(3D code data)
● ● ● ●
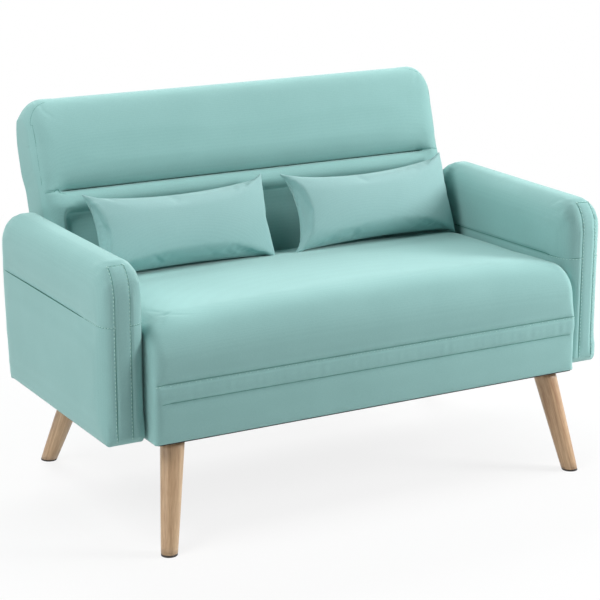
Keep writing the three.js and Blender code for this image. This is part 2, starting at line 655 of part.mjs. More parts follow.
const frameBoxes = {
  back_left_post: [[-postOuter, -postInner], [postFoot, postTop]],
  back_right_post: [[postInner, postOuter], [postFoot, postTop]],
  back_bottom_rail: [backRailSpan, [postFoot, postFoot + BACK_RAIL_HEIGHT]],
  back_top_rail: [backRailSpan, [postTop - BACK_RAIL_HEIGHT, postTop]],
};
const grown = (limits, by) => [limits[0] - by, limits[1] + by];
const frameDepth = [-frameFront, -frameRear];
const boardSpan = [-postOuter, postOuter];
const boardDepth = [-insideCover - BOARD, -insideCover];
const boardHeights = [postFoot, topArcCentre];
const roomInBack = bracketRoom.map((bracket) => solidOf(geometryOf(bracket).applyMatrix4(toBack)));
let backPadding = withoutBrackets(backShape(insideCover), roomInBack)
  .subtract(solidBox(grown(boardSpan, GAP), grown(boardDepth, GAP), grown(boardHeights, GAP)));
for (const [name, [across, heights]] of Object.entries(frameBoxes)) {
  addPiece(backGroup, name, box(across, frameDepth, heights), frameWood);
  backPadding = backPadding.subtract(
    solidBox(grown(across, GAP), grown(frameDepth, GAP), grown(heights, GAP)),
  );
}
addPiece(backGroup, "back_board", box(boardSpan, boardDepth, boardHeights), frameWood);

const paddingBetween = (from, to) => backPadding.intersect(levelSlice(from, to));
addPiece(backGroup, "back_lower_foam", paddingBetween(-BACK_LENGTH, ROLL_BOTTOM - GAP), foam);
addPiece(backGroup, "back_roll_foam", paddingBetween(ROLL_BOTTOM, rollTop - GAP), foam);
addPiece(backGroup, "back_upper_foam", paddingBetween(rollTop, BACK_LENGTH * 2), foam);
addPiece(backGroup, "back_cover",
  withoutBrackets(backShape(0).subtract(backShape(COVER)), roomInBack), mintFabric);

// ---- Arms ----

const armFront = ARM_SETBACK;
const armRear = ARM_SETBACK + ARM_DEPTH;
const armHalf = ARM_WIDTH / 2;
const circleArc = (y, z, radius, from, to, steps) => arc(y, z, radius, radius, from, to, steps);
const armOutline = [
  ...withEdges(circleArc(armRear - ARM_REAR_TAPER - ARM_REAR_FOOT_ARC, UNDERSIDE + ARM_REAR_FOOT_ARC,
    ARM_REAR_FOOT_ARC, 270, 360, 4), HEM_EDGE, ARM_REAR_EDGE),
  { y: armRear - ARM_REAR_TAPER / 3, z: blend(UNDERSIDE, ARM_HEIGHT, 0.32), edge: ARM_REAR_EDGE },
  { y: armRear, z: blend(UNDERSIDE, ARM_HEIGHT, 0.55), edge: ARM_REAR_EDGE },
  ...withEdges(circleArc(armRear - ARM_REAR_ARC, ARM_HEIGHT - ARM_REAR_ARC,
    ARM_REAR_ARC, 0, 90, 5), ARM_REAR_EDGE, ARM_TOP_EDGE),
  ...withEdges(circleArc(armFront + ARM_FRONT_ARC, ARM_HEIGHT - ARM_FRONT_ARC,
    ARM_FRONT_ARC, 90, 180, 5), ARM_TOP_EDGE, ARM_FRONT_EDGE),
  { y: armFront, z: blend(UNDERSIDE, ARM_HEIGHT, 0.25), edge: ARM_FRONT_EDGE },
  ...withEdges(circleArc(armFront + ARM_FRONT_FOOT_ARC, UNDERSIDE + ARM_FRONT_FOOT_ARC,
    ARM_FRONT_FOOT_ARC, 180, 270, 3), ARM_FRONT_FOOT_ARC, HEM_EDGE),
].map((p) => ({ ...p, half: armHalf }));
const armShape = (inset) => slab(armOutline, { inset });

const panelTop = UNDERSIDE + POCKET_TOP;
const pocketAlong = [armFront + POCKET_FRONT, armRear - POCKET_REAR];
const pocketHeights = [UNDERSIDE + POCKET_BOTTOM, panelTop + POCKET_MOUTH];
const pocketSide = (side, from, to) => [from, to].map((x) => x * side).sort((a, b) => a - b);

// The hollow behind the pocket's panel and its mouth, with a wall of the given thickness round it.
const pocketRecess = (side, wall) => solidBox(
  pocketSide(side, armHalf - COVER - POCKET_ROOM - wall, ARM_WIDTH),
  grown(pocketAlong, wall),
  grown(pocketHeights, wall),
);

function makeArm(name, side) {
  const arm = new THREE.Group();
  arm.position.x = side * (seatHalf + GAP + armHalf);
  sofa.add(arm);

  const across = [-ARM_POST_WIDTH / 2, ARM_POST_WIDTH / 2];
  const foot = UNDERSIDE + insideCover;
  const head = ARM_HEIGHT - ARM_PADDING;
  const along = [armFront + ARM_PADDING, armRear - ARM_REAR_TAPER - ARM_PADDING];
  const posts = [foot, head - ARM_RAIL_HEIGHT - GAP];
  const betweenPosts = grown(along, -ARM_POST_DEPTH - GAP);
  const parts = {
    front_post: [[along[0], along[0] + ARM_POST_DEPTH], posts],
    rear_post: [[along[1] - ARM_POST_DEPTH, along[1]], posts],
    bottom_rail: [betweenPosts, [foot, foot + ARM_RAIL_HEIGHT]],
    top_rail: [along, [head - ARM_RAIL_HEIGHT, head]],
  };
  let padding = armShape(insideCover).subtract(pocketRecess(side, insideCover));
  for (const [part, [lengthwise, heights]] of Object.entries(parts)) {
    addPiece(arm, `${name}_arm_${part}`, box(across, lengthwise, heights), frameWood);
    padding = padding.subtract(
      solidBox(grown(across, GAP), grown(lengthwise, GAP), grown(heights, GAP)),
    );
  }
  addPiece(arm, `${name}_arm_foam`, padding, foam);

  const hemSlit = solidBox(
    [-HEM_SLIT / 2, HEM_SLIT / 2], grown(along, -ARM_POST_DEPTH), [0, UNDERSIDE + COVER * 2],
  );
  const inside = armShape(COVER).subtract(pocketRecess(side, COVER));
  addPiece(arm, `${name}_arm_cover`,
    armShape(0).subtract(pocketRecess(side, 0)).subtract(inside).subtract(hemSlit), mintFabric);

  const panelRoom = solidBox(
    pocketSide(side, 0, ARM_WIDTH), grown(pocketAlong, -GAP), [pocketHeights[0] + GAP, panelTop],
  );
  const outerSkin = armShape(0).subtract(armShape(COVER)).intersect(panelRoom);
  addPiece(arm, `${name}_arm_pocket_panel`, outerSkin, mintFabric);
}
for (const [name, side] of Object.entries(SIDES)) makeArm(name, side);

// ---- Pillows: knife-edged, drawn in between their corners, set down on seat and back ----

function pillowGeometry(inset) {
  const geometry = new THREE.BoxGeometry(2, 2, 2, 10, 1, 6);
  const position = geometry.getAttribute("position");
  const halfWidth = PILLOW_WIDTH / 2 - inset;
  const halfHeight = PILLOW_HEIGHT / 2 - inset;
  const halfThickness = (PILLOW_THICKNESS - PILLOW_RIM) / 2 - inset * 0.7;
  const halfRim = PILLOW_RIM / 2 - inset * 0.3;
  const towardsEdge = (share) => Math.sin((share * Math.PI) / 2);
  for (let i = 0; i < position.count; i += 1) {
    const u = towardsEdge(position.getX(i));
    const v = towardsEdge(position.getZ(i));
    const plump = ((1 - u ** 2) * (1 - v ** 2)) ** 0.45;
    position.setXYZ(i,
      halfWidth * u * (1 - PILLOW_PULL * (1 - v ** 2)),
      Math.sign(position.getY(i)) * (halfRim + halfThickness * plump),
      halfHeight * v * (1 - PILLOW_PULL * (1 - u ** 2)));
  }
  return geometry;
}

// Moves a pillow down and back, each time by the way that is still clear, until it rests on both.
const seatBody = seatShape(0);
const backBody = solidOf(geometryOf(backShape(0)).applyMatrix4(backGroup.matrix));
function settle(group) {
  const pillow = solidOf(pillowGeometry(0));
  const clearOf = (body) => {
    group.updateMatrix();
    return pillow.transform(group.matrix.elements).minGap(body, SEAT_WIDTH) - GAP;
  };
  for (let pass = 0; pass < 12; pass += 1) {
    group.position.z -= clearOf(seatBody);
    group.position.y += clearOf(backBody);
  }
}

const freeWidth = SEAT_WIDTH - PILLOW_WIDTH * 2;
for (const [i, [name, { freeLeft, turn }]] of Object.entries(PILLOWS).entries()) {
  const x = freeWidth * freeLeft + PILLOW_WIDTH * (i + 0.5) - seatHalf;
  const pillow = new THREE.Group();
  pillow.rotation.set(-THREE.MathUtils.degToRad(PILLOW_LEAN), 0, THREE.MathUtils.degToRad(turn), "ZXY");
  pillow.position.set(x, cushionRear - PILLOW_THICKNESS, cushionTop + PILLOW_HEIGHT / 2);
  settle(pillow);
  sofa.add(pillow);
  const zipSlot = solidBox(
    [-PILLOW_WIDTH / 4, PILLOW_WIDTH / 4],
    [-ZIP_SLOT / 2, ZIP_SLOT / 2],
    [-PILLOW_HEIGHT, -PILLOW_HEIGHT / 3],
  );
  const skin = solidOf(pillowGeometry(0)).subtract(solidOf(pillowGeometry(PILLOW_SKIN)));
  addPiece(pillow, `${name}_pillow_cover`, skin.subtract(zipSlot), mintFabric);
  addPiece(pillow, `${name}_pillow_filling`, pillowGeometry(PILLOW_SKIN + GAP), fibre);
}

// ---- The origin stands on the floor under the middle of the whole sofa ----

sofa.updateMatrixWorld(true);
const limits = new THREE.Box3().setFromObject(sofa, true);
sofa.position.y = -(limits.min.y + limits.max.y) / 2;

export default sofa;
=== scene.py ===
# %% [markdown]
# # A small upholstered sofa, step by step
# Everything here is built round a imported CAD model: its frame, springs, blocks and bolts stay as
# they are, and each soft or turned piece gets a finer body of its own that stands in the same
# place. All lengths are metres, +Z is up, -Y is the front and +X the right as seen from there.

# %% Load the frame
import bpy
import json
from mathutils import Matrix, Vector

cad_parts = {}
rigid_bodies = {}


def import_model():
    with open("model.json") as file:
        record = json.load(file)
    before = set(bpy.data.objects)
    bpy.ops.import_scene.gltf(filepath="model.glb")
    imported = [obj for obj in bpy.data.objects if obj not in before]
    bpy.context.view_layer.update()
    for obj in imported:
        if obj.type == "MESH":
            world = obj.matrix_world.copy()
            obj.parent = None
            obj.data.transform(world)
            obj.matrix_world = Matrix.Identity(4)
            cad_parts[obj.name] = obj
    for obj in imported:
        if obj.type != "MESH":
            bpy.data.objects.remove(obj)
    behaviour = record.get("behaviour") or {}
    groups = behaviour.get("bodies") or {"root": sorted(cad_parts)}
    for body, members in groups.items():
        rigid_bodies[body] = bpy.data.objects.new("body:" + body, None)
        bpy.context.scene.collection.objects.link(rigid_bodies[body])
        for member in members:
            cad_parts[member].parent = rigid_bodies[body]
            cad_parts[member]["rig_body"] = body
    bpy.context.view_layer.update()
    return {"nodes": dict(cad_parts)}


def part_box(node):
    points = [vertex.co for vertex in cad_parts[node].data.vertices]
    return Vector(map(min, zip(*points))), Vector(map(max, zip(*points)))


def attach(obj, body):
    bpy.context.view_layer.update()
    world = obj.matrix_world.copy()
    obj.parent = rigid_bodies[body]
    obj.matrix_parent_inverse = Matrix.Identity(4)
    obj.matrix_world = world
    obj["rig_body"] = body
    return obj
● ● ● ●
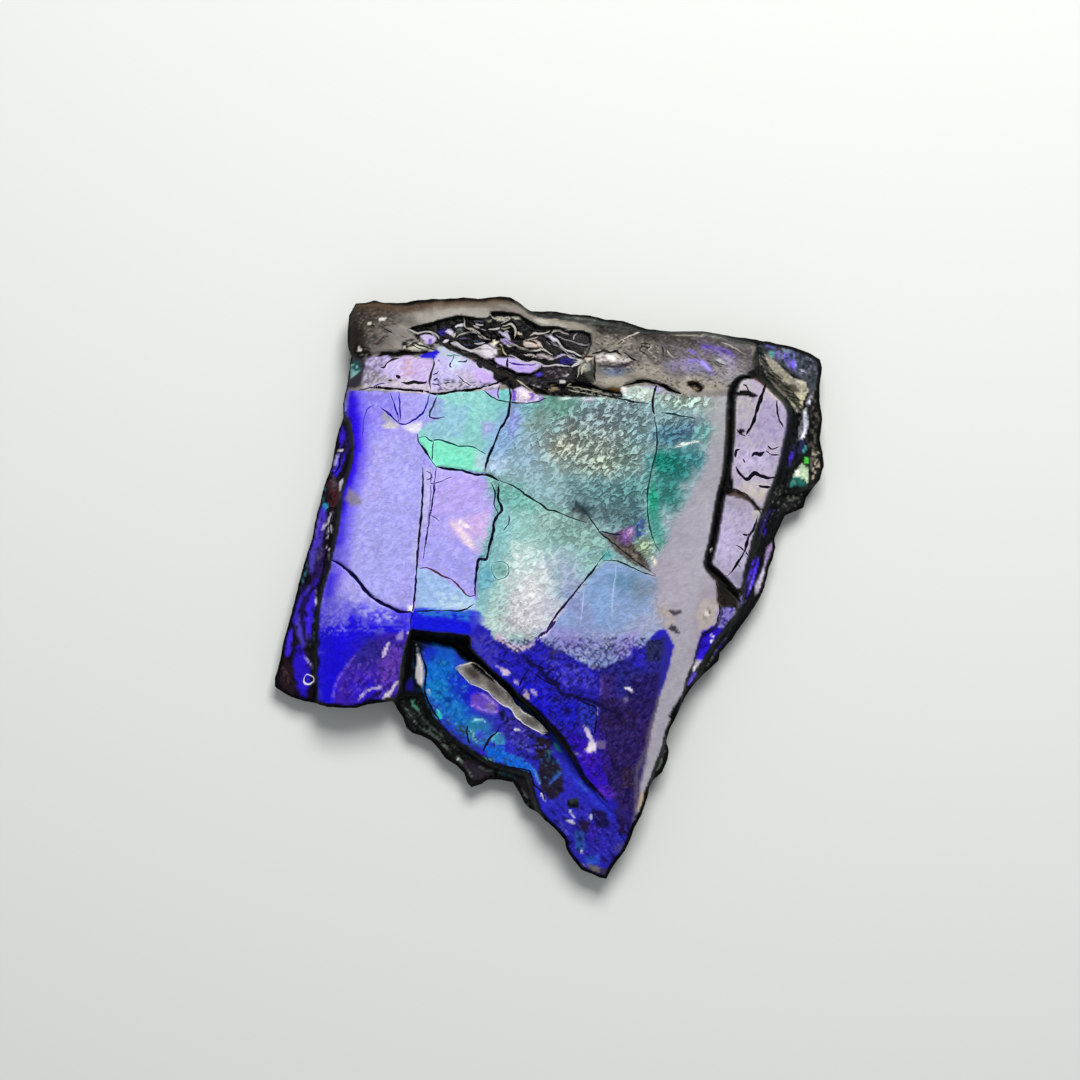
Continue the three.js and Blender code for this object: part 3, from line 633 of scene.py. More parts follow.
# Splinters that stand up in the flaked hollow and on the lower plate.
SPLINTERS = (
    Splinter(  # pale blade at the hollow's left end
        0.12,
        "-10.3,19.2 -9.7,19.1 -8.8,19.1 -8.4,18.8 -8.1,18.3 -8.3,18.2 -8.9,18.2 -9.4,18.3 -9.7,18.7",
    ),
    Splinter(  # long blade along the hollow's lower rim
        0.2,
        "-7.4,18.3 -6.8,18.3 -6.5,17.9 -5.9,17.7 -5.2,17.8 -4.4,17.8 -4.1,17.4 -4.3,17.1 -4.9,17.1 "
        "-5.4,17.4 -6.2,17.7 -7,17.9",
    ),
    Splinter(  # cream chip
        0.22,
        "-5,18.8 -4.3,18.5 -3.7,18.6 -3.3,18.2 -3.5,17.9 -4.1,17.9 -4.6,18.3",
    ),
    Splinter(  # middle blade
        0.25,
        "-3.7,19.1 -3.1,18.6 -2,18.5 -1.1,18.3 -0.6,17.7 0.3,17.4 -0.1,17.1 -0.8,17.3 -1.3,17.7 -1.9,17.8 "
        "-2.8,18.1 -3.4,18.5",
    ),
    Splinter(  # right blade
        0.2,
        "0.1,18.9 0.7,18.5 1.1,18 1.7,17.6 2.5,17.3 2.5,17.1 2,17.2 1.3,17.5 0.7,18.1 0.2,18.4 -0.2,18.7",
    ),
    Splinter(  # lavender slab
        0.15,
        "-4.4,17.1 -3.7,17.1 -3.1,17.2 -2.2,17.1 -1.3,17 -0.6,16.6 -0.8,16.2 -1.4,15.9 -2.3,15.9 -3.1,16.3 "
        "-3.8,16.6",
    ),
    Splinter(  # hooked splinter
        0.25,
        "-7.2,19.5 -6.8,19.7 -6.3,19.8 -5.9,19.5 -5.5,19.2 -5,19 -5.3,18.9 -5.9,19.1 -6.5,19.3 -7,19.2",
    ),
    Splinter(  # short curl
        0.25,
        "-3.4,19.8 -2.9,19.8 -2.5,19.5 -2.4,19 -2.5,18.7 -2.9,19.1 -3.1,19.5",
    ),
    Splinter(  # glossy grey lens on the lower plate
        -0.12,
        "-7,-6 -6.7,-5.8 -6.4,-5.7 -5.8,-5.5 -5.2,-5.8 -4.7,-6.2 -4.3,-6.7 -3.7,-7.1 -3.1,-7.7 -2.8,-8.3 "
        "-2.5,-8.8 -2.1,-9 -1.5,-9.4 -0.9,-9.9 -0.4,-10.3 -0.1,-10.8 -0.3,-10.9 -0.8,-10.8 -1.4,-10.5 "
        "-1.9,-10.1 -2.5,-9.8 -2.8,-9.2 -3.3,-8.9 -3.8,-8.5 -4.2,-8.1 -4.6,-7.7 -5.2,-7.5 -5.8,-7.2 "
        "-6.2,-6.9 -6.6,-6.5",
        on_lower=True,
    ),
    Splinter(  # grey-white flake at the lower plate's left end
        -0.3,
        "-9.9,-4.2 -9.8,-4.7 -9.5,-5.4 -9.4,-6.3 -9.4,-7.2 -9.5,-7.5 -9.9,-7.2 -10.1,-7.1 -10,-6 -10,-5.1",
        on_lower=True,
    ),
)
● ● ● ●
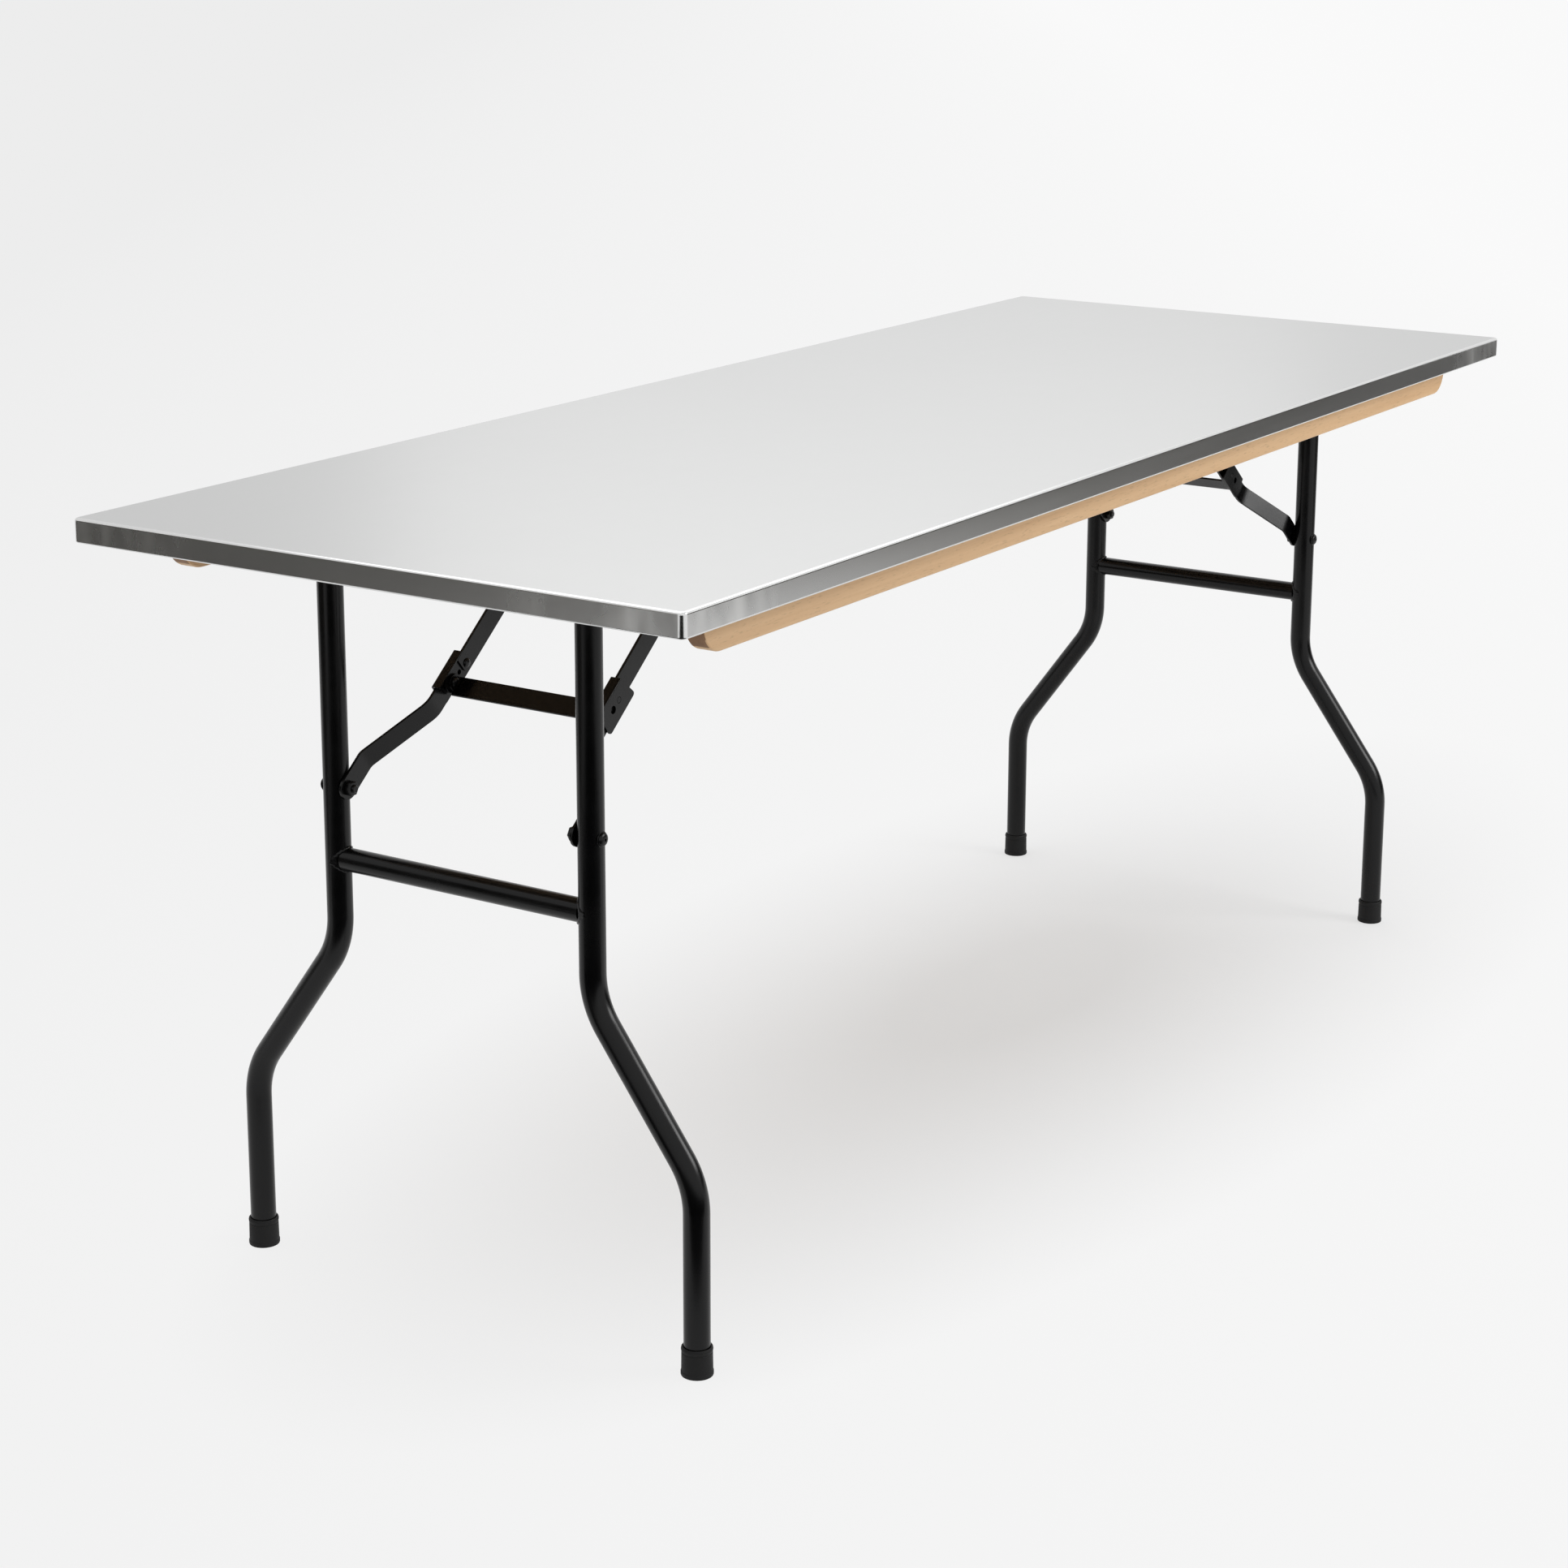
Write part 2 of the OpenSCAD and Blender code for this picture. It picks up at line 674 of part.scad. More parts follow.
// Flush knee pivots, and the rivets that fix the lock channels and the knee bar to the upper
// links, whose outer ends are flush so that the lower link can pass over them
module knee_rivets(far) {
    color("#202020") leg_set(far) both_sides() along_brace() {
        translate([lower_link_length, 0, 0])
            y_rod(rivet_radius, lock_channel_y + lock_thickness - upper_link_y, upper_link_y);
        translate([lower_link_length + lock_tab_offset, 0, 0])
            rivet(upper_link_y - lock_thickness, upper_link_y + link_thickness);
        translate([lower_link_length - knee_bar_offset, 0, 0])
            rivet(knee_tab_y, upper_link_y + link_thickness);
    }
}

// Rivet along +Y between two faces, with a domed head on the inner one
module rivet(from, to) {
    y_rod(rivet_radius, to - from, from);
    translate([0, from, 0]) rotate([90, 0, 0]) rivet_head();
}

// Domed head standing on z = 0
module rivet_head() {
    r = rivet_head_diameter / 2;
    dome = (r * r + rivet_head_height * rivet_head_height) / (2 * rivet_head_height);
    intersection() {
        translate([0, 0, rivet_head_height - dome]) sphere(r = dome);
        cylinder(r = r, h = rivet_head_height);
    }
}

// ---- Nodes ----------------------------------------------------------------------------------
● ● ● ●
◆ **DIRECTIONS FOR THIS TASK**: Reproduce exactly, and only, the lines from the one that contains "---- The origin" down to the one that contains "points = [vertex.co", both ends included.

◆ **ANSWER BELOW**:
// ---- The origin stands on the floor under the middle of the whole sofa ----

sofa.updateMatrixWorld(true);
const limits = new THREE.Box3().setFromObject(sofa, true);
sofa.position.y = -(limits.min.y + limits.max.y) / 2;

export default sofa;
=== scene.py ===
# %% [markdown]
# # A small upholstered sofa, step by step
# Everything here is built round a imported CAD model: its frame, springs, blocks and bolts stay as
# they are, and each soft or turned piece gets a finer body of its own that stands in the same
# place. All lengths are metres, +Z is up, -Y is the front and +X the right as seen from there.

# %% Load the frame
import bpy
import json
from mathutils import Matrix, Vector

cad_parts = {}
rigid_bodies = {}


def import_model():
    with open("model.json") as file:
        record = json.load(file)
    before = set(bpy.data.objects)
    bpy.ops.import_scene.gltf(filepath="model.glb")
    imported = [obj for obj in bpy.data.objects if obj not in before]
    bpy.context.view_layer.update()
    for obj in imported:
        if obj.type == "MESH":
            world = obj.matrix_world.copy()
            obj.parent = None
            obj.data.transform(world)
            obj.matrix_world = Matrix.Identity(4)
            cad_parts[obj.name] = obj
    for obj in imported:
        if obj.type != "MESH":
            bpy.data.objects.remove(obj)
    behaviour = record.get("behaviour") or {}
    groups = behaviour.get("bodies") or {"root": sorted(cad_parts)}
    for body, members in groups.items():
        rigid_bodies[body] = bpy.data.objects.new("body:" + body, None)
        bpy.context.scene.collection.objects.link(rigid_bodies[body])
        for member in members:
            cad_parts[member].parent = rigid_bodies[body]
            cad_parts[member]["rig_body"] = body
    bpy.context.view_layer.update()
    return {"nodes": dict(cad_parts)}


def part_box(node):
    points = [vertex.co for vertex in cad_parts[node].data.vertices]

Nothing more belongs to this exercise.